Busting car seat myths during Child Passenger Safety Week, Local hospital offers inspections Tuesday
Indianapolis, Ind. (Sept. 15, 2015) – Are you certain your child’s car seat is installed the right way?
Buckle Up For Life wants to bust some myths about car seats in honor Child Passenger Safety Week.
“Nationwide, three out of four car seats are installed incorrectly,” said Nathan Washatka, Child Passenger Safety Technician. “No parent wakes up in the morning thinking I’m going to go install my child’s seat improperly, but nationwide three out of four are, which just goes to show how easy it is to make mistakes when installing seats.”
Buckle Up For Life is a national program created ten years ago through a partnership between Cincinnati Children’s and Toyota.
“It’s daunting,” said Washatka. “There’s a lot of seats out there and there’s a lot of information. I’m a new parent myself, so I can sympathize with how overwhelming the tasks of parenting are.”

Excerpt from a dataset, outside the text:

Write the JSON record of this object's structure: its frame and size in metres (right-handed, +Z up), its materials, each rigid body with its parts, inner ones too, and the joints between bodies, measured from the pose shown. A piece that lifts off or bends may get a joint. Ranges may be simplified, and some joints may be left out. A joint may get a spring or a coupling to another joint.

One of the myths Washatka wants to clear up is that used car seats are always safe. He says the truth is, car seats have expiration dates and it’s not always obvious a car seat has been involved in a car crash.
“What we want to avoid is going to a garage sale or a second hand store and buying a seat that could have come from anywhere because it could have been involved in crashes or it could be recalled. Do your best to know the history of the seat. That’s the most important thing.”

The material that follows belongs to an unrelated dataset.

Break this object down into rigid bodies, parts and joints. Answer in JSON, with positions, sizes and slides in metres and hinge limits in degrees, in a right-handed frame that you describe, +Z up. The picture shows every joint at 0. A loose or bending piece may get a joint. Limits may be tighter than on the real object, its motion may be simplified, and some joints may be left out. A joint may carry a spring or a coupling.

Washatka also says kids should sit in the back seat until they turn 13-years-old.
“Airbags are designed to interact with adult bodies and so children younger than 13 who are sitting in the front seat, they can actually be injured by those airbags. We want children under 4’9” to use a booster seat. A lot of parents, with good intentions, move their kids from forward facing car seats to seatbelts, when actually what we want is for those kids to move to booster seats.”

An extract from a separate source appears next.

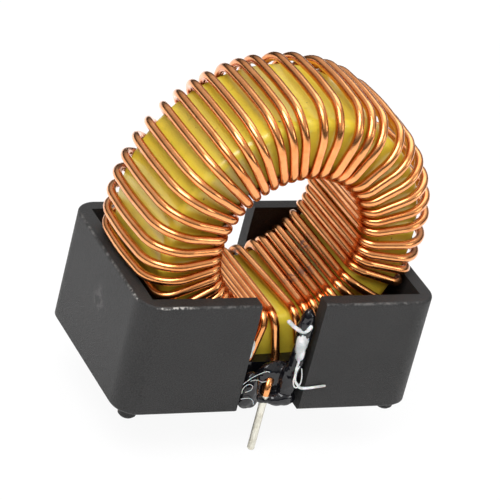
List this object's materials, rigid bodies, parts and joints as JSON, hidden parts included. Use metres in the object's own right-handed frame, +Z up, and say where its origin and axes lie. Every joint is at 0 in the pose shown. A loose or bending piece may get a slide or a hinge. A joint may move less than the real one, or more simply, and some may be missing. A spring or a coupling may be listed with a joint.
{
  "type": "toroidal inductor",
  "caption": "Upright toroidal choke: a painted iron powder ring wound with copper wire, standing in an open moulded base with slotted sides and through-hole leads.",
  "frame": {"origin": "where the front lead's axis crosses the board, level with the soles of the four feet", "axes": "+Z up from the board, +X along the housing's long side, +Y from the front lead to the rear lead"},
  "size_m": [0.0266, 0.0167, 0.0313],
  "materials": {
    "housing_plastic": "fine spark-eroded matte",
    "core_paint": "glossy yellow paint over pressed iron powder",
    "enamelled_copper": "copper wire under clear enamel",
    "solder": "tinned, satin",
    "black_resin": "glossy black resin",
    "hot_melt": "milky, half clear"
  },
  "bodies": {
    "root": {"base_housing": "housing_plastic", "toroid_core": "core_paint", "copper_winding": "enamelled_copper", "front_lead_solder": "solder", "rear_lead_solder": "solder", "epoxy_bed": "black_resin", "front_epoxy": "black_resin", "rear_epoxy": "black_resin", "hot_melt_bead": "hot_melt", "hot_melt_patch": "hot_melt", "hot_melt_strings": "hot_melt"}
  },
  "joints": []
}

“Some folks believe that once a child turns one you can turn their car seat and face it forward. That used to be the recommendation, but the American Academy of Pediatrics now recommends that kids remain rear facing until at least age two. We want children from about the age of two to about the age of five, we want them in a forward facing car seat with a 5-point harness and then we want to put them in booster seats after that. ”
Another myth is the pricier the car seat, the better.
“All car seats are required to meet the same safety standards, so a car seat that’s several hundred dollars is passing the same exact safety test as a car seat that is much less expensive,” said Washatka.
The Buckle Up For Life website walks you through how to install different stages of car seats and lets you search by zip code to find car seat experts.
Meanwhile, Franciscan St. Francis Health is offering free inspections with certified technicians available to advise on the proper use of seats. The event is 3:30 to 6:30 p.m. Tuesday in the parking lot of Franciscan St. Francis Weight Loss Center at 5230-A E. Stop 11 Road.
If unable to visit the inspection sites, you can arrange for free inspections by calling 317-528-5774.
Language interpreters will be on hand to assist Hispanic and Burmese/Chin parents and adult caregivers. Children’s car seats will be provided free for those who prove financial need; however, children must be on hand unless the mother is pregnant.